*Task objective*: Copy out exactly the lines from the first line of the material below through the line containing "from FreeCAD import", and nothing beyond them.

*Exercise material*:
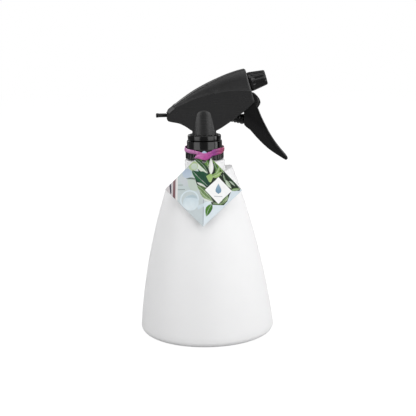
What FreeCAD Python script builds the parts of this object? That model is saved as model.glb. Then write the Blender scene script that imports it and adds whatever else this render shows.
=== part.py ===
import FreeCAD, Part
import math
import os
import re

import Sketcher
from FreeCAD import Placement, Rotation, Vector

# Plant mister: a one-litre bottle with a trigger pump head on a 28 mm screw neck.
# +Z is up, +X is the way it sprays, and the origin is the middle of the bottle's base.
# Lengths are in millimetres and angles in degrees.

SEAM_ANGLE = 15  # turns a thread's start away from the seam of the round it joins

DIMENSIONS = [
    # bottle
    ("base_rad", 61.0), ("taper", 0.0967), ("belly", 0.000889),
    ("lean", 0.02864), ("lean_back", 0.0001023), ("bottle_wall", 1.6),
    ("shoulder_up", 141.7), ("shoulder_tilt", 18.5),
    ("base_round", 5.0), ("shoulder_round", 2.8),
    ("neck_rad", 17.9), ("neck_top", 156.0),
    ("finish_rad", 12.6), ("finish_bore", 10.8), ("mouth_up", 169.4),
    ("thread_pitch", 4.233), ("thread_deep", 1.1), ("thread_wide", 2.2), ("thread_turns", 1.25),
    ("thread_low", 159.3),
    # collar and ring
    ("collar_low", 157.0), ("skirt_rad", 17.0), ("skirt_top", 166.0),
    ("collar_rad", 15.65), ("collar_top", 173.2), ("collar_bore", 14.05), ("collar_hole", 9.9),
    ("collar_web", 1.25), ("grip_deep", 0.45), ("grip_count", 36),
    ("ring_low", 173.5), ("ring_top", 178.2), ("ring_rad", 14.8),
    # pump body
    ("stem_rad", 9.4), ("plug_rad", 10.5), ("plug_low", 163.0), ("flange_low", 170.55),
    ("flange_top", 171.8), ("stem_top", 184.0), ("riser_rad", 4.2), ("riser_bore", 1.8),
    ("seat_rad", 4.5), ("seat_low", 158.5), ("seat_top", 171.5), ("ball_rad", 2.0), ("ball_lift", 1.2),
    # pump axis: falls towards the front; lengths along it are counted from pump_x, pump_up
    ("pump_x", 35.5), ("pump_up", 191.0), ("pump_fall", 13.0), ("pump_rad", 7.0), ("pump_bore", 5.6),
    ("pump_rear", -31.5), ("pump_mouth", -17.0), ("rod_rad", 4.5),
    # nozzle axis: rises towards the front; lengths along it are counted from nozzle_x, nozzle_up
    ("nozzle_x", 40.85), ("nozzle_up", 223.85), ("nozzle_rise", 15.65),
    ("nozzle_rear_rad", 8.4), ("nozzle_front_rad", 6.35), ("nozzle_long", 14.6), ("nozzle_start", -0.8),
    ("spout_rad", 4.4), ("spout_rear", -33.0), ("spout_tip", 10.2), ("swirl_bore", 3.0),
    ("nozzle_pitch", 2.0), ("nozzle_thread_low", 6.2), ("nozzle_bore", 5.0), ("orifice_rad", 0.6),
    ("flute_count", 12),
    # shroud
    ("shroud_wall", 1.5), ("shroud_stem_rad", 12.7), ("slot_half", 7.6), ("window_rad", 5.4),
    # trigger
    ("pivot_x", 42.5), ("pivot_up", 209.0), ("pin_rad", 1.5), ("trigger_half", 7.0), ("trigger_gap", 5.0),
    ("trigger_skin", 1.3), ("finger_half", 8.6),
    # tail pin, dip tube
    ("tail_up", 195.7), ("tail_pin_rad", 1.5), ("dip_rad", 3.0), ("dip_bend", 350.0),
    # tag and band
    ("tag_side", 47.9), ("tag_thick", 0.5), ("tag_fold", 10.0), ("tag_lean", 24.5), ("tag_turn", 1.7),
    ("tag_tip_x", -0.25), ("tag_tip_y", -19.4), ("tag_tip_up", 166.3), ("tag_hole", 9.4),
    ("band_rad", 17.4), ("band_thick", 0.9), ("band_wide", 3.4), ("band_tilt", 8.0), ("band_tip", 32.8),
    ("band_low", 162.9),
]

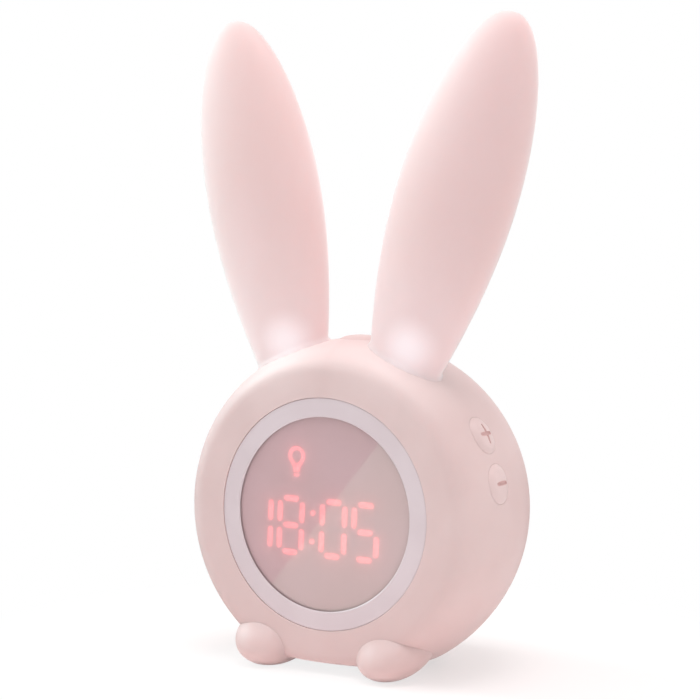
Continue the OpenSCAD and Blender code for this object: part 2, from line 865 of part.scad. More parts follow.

*Solution for this task*:
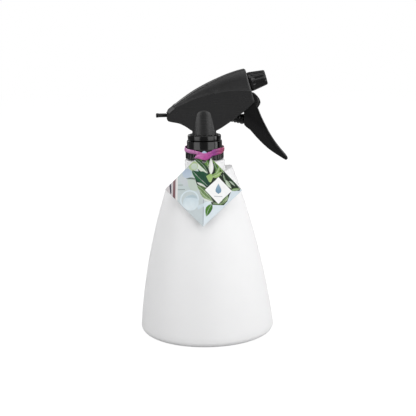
What FreeCAD Python script builds the parts of this object? That model is saved as model.glb. Then write the Blender scene script that imports it and adds whatever else this render shows.
=== part.py ===
import FreeCAD, Part
import math
import os
import re

import Sketcher
from FreeCAD import Placement, Rotation, Vector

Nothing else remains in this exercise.